Vast
I've never been good with not knowing something. The scary unknown feels like a void no one wants to fall into. Yet, that's exatcly what transpired this year of 2019. The world I had been building towards has dissolved. It gave way the way the earth opens up beneath us during an earthquake. And now I find myself floating in this vat of the unknown. It's dark and sticks to me as I desperately try to reach for something to pull myself out with. But, all I do is make little shadowed waves. I am in this place of the unknown for now. I may as well make myself at home.
I no longer have a distinct life plan that used to include a house by 40, a partner by 35 and a career so good it makes your teeth ache from smiling. I simply have a rough draft now of possible goals I've set with no date in mind and places I intend to see with no concern for funds to do so. Life is open to me now in ways I had believed to be closed before. In my world ending, a new dawn broke through. Do not mistake my milld fear of this unknown world that I find myself in as an ending. No, this is simply the beginning of a whole new book I never believed I would write. I am no longer fixated on a future I was never truly invested in to begin with. All the 'shoulds' and the 'musts' fade away to background noise as I finally see things as I wish them to unfold. I am simply allowing the unknown to assist in mapping out my path and my future.
I had not anticipated making it this far. I was certain that with my addictions and my trauma, I would be dead far before 30. I had done everything in my power to make it so. And yet, one day of no particular importance, I woke up and began fighting for myself. I fought to live. That was my first dance with the unknown. My first step off the high rise and into open space where I had no tether nor help in finding my way forward. Or back. Facing the unknown is a process we tend to repeat endlessly. Often much to our trepidation and resistance. We prefer our comfort zones to making steps outside of the boxes we, ourselves, have created. But, I promise you. If you just took one step outside of the imaginary lines, you would find the most beautiful world of unknown possibilities.

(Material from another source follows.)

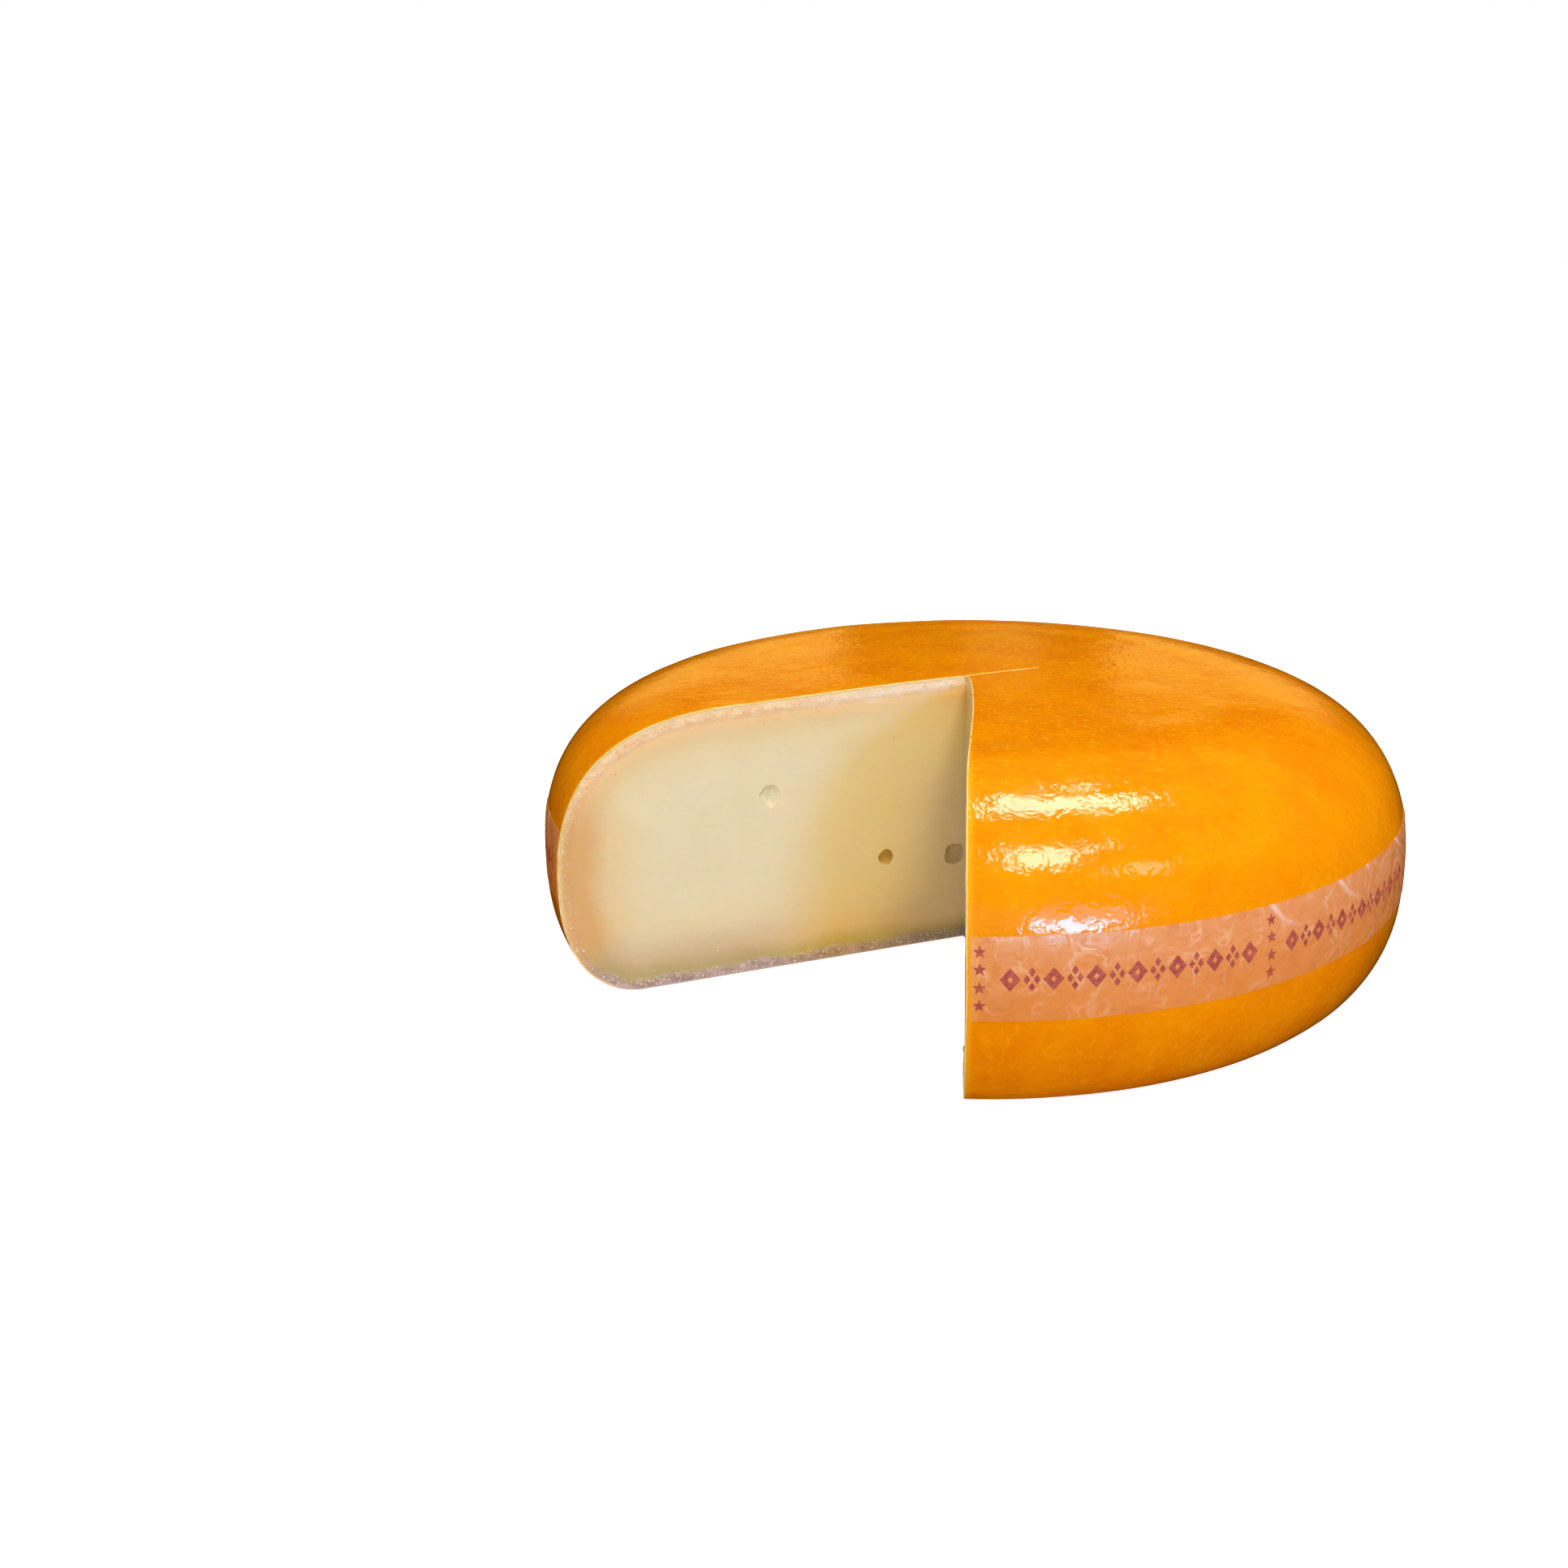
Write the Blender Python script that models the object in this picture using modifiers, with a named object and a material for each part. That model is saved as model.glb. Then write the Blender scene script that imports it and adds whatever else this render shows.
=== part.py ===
# A wheel of aged Gouda with a slice cut out and a paper band round its girth.
# The wheel lies flat. +Z is up, and the origin is on its turning axis, at the level of its base.
# The slice was cut from the side that faces -Y: one cut runs along -Y, the other swings from it towards -X.
# Everything is in metres.

import math

import bmesh
import bpy
from mathutils import Matrix, Vector

# The wheel's outline, turned about Z
WHEEL_RADIUS = 0.180
WHEEL_HEIGHT = 0.118
CROWN_RADIUS = 0.098
CROWN_DROP = 0.0016
GIRTH_HEIGHT = 0.049
BASE_RADIUS = 0.143
SHOULDER_POWER = 2.55
HEEL_POWER = 2.36

# The paper band and the shallow recess that it lies in
BAND_LOW = 0.0427
BAND_HIGH = 0.0729
BAND_RECESS = 0.0006
BAND_GAP = 0.0003
BAND_PROUD = 0.0001

# The slice that is gone: where the two cuts meet, and the angle between them
APEX = Vector((0.0, -0.0023))
SLICE_ANGLE = math.radians(64.2)
CUT_BOW = 0.0028
CUT_BOW_LENGTH = 0.130
CUTTER_REACH = 0.300

# The knife's overrun, a fine score in the top that continues the left cut past the apex
SCORE_LENGTH = 0.036
SCORE_WIDTH = 0.0008
SCORE_DEPTH = 0.0020
SCORE_OVERLAP = 0.0008

TURN_STEPS = 96
CROWN_STEPS = 3
SHOULDER_STEPS = 9
BAND_STEPS = 5
HEEL_STEPS = 8
BOW_STEPS = 8
EYE_SEGMENTS = 14
EYE_RINGS = 9
EYE_TILT = (0.4, 0.7, 0.0)
BLEND = 1e-5

# Directions, seen from above: along each cut, and the way its face looks
RIGHT_CUT = Vector((0.0, -1.0, 0.0))
RIGHT_FACING = Vector((-1.0, 0.0, 0.0))
LEFT_CUT = Vector((-math.sin(SLICE_ANGLE), -math.cos(SLICE_ANGLE), 0.0))
LEFT_FACING = Vector((math.cos(SLICE_ANGLE), -math.sin(SLICE_ANGLE), 0.0))

# Gas holes, as (distance from the apex, height, hole radius, how far its centre lies behind the cut)
LEFT_EYES = (
    (0.0885, 0.0763, 0.0052, -0.0022),
    (0.0369, 0.0422, 0.0033, 0.0010),
    (0.0045, 0.0392, 0.0050, 0.0008),
)
RIGHT_EYES = (
    (0.0180, 0.0306, 0.0034, 0.0012),
    (0.0856, 0.0456, 0.0048, -0.0022),
    (0.1535, 0.0472, 0.0020, 0.0002),
)


def half_wave(share, power):
    """A sine or cosine bent into the flatter run of a superellipse."""
    return max(share, 0.0) ** (2.0 / power)


def crown_points():
    """The faintly domed top, from the axis out to where the shoulder begins."""
    points = []
    for step in range(CROWN_STEPS):
        radius = CROWN_RADIUS * step / CROWN_STEPS
        drop = CROWN_DROP * (radius / CROWN_RADIUS) ** 2
        points.append((radius, WHEEL_HEIGHT - drop))
    return points


def shoulder_angle(height):
    """The turn from the crown at which the shoulder has come down to this height."""
    rise = WHEEL_HEIGHT - CROWN_DROP - GIRTH_HEIGHT
    return math.acos(((height - GIRTH_HEIGHT) / rise) ** (SHOULDER_POWER / 2.0))


def shoulder_point(angle):
    reach = WHEEL_RADIUS - CROWN_RADIUS
    rise = WHEEL_HEIGHT - CROWN_DROP - GIRTH_HEIGHT
    radius = CROWN_RADIUS + reach * half_wave(math.sin(angle), SHOULDER_POWER)
    return radius, GIRTH_HEIGHT + rise * half_wave(math.cos(angle), SHOULDER_POWER)


def heel_angle(height):
    """The turn from the girth at which the heel has come down to this height."""
    return math.asin((1.0 - height / GIRTH_HEIGHT) ** (HEEL_POWER / 2.0))


def heel_point(angle):
    reach = WHEEL_RADIUS - BASE_RADIUS
    radius = BASE_RADIUS + reach * half_wave(math.cos(angle), HEEL_POWER)
    return radius, GIRTH_HEIGHT * (1.0 - half_wave(math.sin(angle), HEEL_POWER))


def side_radius(height):
    """The bulging side's radius at a height between base and crown."""
    if height >= GIRTH_HEIGHT:
        return shoulder_point(shoulder_angle(height))[0]
    return heel_point(heel_angle(height))[0]


def steps_between(low, high, count):
    return [low + (high - low) * step / count for step in range(count + 1)]


def wheel_outline():
    """The half section from the top of the axis, down the outer side, to its foot."""
    points = crown_points()
    for angle in steps_between(0.0, shoulder_angle(BAND_HIGH), SHOULDER_STEPS):
        points.append(shoulder_point(angle))
    for height in steps_between(BAND_HIGH, BAND_LOW, BAND_STEPS):
        points.append((side_radius(height) - BAND_RECESS, height))
    for angle in steps_between(heel_angle(BAND_LOW), math.pi / 2.0, HEEL_STEPS):
        points.append(heel_point(angle))
    points.append((0.0, 0.0))
    return points


def band_outline():
    """The closed section of the band: down its outer side, then up its inner one."""
    low = BAND_LOW + BAND_GAP
    high = BAND_HIGH - BAND_GAP
    outer = [(side_radius(z) + BAND_PROUD, z) for z in steps_between(high, low, BAND_STEPS)]
    inner = [
        (side_radius(z) - BAND_RECESS + BAND_GAP, z)
        for z in steps_between(low, high, BAND_STEPS)
    ]
    return outer + inner


def collection(name):
    made = bpy.data.collections.new(name)
    bpy.context.scene.collection.children.link(made)
    return made


def cheese_material(name, colour, roughness):
    material = bpy.data.materials.new(name)
    material.use_nodes = True
    shader = material.node_tree.nodes["Principled BSDF"]
    shader.inputs["Base Color"].default_value = (*colour, 1.0)
    shader.inputs["Roughness"].default_value = roughness
    shader.inputs["Metallic"].default_value = 0.0
    return material


def turned(name, outline, closed, material, home):
    """An outline in the XZ plane, turned about Z by a Screw modifier."""
    mesh = bpy.data.meshes.new(name)
    shape = bmesh.new()
    corners = [shape.verts.new((radius, 0.0, height)) for radius, height in outline]
    for first, second in zip(corners, corners[1:]):
        shape.edges.new((first, second))
    if closed:
        shape.edges.new((corners[-1], corners[0]))
    shape.to_mesh(mesh)
    shape.free()
    mesh.materials.append(material)
    piece = bpy.data.objects.new(name, mesh)
    home.objects.link(piece)
    screw = piece.modifiers.new("turn", "SCREW")
    screw.axis = "Z"
    screw.angle = math.tau
    screw.steps = TURN_STEPS
    screw.render_steps = TURN_STEPS
    screw.use_merge_vertices = True
    screw.merge_threshold = BLEND
    screw.use_smooth_shade = True
    # Half a step of turn keeps the cuts off the rings of vertices.
    piece.rotation_euler.z = math.pi / TURN_STEPS
    return piece


def right_cut_bow(distance):
    """How far the right cut wanders into the cheese: most near the apex, and no longer at the rim."""
    share = min(distance / CUT_BOW_LENGTH, 1.0)
    return CUT_BOW * math.sin(math.pi * math.sqrt(share))


def slice_outline():
    """The slice seen from above, with its right side bowed where the knife wandered."""
    points = []
    for distance in steps_between(0.0, CUT_BOW_LENGTH, BOW_STEPS):
        points.append(APEX + RIGHT_CUT.xy * distance - RIGHT_FACING.xy * right_cut_bow(distance))
    points.append(APEX + RIGHT_CUT.xy * CUTTER_REACH)
    points.append(APEX + (RIGHT_CUT.xy + LEFT_CUT.xy).normalized() * CUTTER_REACH)
    points.append(APEX + LEFT_CUT.xy * CUTTER_REACH)
    return points


def as_cutter(obj, home):
    obj.hide_render = True
    obj.display_type = "WIRE"
    if home not in obj.users_collection:
        for other in obj.users_collection:
            other.objects.unlink(obj)
        home.objects.link(obj)
    return obj


def slice_cutter(home):
    """A prism over the slice's outline, taller than the wheel at both ends."""
    curve = bpy.data.curves.new("slice_outline", "CURVE")
    curve.dimensions = "2D"
    curve.fill_mode = "BOTH"
    curve.extrude = WHEEL_HEIGHT
    line = curve.splines.new("POLY")
    outline = slice_outline()
    line.points.add(len(outline) - 1)
    for point, place in zip(line.points, outline):
        point.co = (place.x, place.y, 0.0, 1.0)
    line.use_cyclic_u = True
    guide = bpy.data.objects.new("slice_outline", curve)
    home.objects.link(guide)
    guide.location.z = WHEEL_HEIGHT / 2.0
    bpy.context.view_layer.update()
    graph = bpy.context.evaluated_depsgraph_get()
    mesh = bpy.data.meshes.new_from_object(guide.evaluated_get(graph))
    shape = bmesh.new()
    shape.from_mesh(mesh)
    bmesh.ops.remove_doubles(shape, verts=shape.verts, dist=BLEND)
    bmesh.ops.recalc_face_normals(shape, faces=shape.faces)
    shape.to_mesh(mesh)
    shape.free()
    cutter = bpy.data.objects.new("slice_cutter", mesh)
    cutter.matrix_world = guide.matrix_world
    bpy.data.objects.remove(guide)
    home.objects.link(cutter)
    return as_cutter(cutter, home)


def eye_cutter(name, along, facing, eye, bow, home):
    """A ball whose cap bites a round gas hole of the stated radius out of a cut face."""
    distance, height, hole_radius, behind = eye
    ball_radius = math.hypot(hole_radius, behind)
    mesh = bpy.data.meshes.new(name)
    shape = bmesh.new()
    bmesh.ops.create_uvsphere(
        shape, u_segments=EYE_SEGMENTS, v_segments=EYE_RINGS, radius=ball_radius
    )
    shape.to_mesh(mesh)
    shape.free()
    ball = bpy.data.objects.new(name, mesh)
    home.objects.link(ball)
    spot = Vector((*APEX, height)) + along * distance
    ball.location = spot - facing * (bow + behind)
    # A tilt keeps the ball's rings off the plane of the cut.
    ball.rotation_euler = EYE_TILT
    return as_cutter(ball, home)


def score_cutter(home):
    """A thin blade along the left cut's line, on the far side of the apex."""
    mesh = bpy.data.meshes.new("score_cutter")
    shape = bmesh.new()
    bmesh.ops.create_cube(shape, size=1.0)
    length = SCORE_LENGTH + SCORE_OVERLAP
    size = Matrix.Diagonal((length, SCORE_WIDTH, 2.0 * SCORE_DEPTH, 1.0))
    bmesh.ops.transform(shape, matrix=size, verts=shape.verts)
    shape.to_mesh(mesh)
    shape.free()
    blade = bpy.data.objects.new("score_cutter", mesh)
    home.objects.link(blade)
    middle = length / 2.0 - SCORE_OVERLAP
    blade.location = Vector((*APEX, WHEEL_HEIGHT)) - LEFT_CUT * middle
    blade.rotation_euler.z = math.atan2(LEFT_CUT.y, LEFT_CUT.x)
    return as_cutter(blade, home)


def cut(piece, cutter):
    boolean = piece.modifiers.new(cutter.name, "BOOLEAN")
    boolean.operation = "DIFFERENCE"
    boolean.object = cutter
    boolean.solver = "EXACT"


def main():
    for obj in list(bpy.data.objects):
        bpy.data.objects.remove(obj)
    parts = collection("aged_gouda")
    cutters = collection("cutters")

    coat = cheese_material("yellow_orange_coating", (0.90, 0.36, 0.01), 0.25)
    paper = cheese_material("salmon_band_paper", (0.80, 0.33, 0.16), 0.45)

    wheel = turned("cheese_wheel", wheel_outline(), False, coat, parts)
    band = turned("paper_band", band_outline(), True, paper, parts)

    missing_slice = slice_cutter(cutters)
    cut(wheel, missing_slice)
    cut(band, missing_slice)
    for number, eye in enumerate(LEFT_EYES, 1):
        cut(wheel, eye_cutter(f"left_eye_{number}", LEFT_CUT, LEFT_FACING, eye, 0.0, cutters))
    for number, eye in enumerate(RIGHT_EYES, 1):
        bow = right_cut_bow(eye[0])
        cut(wheel, eye_cutter(f"right_eye_{number}", RIGHT_CUT, RIGHT_FACING, eye, bow, cutters))
    cut(wheel, score_cutter(cutters))


main()
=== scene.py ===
# The looks of an aged Gouda wheel with a slice cut out
# Metres, +Z up. Azimuths turn from -Y towards +X, and the right cut runs along -Y.

import math
import random

import bmesh
import bpy
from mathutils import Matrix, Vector, kdtree, noise


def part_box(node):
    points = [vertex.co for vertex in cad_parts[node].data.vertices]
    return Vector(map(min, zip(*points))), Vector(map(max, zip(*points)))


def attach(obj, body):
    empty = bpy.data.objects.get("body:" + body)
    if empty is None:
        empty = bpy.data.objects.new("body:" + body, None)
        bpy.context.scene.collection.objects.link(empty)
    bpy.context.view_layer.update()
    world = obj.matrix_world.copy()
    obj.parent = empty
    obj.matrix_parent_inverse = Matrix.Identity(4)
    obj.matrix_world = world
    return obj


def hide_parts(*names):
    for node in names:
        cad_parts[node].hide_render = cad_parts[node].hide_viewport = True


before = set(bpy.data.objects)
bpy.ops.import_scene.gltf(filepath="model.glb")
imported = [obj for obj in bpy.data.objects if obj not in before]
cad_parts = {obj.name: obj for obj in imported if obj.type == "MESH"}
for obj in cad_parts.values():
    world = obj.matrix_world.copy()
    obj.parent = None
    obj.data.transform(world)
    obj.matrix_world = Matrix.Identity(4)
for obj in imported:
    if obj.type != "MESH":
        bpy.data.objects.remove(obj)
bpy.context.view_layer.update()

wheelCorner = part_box("cheese_wheel")[1]
bandFoot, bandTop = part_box("paper_band")
millimetre = 0.001
tiny = 0.00001               # smaller than any detail

wheelForm = {
    "radius": round(wheelCorner.x, 3),
    "height": wheelCorner.z,
    "crownRadius": 0.098,    # where the shoulder begins
    "crownDrop": 0.0016,
    "girthHeight": 0.049,    # the widest level
    "baseRadius": 0.143,
    "shoulderPower": 2.55,
    "heelPower": 2.36,
    "topRow": 0.0030,        # spacing of the mesh along the outline
    "sideRow": 0.0022,
    "baseRow": 0.0100,
    "turnSteps": 480,
    "searchRow": 0.0005,     # spacing of the outline that depths are measured from
}

sliceForm = {
    "apex": Vector((0.0, -0.0023, 0.0)),
    "angle": math.radians(64.2),
    "bow": 0.0028,           # how far the right cut wanders into the cheese
    "bowLength": 0.130,
    "reach": 0.192,
    "farReach": 0.236,
    "overrun": 0.004,        # past the top and the base
    "calmLength": 0.008,     # no relief this near the inner edge
    "waveSize": 0.034,
    "waveDepth": 0.00030,
    "dragSize": 0.0070,      # faint upright marks of the knife
    "dragStretch": 9.0,
    "dragDepth": 0.00006,
    "grainSize": 0.0032,
    "grainDepth": 0.00007,
    "cuts": (11, 10),        # one after the other, across both cut faces
}


# Selecting and naming

def deselectAll():
    if bpy.context.object and bpy.context.object.mode != "OBJECT":
        bpy.ops.object.mode_set(mode="OBJECT")
    bpy.ops.object.select_all(action="DESELECT")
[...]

As I float in my vat, I begin to see everything through varied lenses. I see myself as I once was and what I believed I wanted. I see myself as I am becoming and how it is like a paint by numbers. I am uncertain who I will be but I find that who I once was is the shadow from which my colors are drawn from. I could not face the unknown with the gusto I have in me without the person I used to be as my outline. You see, I found myself fighting change for so long that I began to believe the lies about myself. I believed I was never going to matter. I believed I was never going to achieve the goals I so desperately wanted. I believed this was in fact, IT. But, when my world gave way and I tumbled much like Alice must have after the White Rabbit, I found the way out. I found the way home. Home is the unknown for the time being. The ever changing, ever evolving, and ever present unknown. I am ill prepared for what is to come in 2020 but I could not be more excited. I will welcome all the discomfort, joy and humor that the unknown bestows upon me. And I will wear any scars with dignity and pride. For when we welcome the unknown as an old friend rather than a monster, we change our lives forever.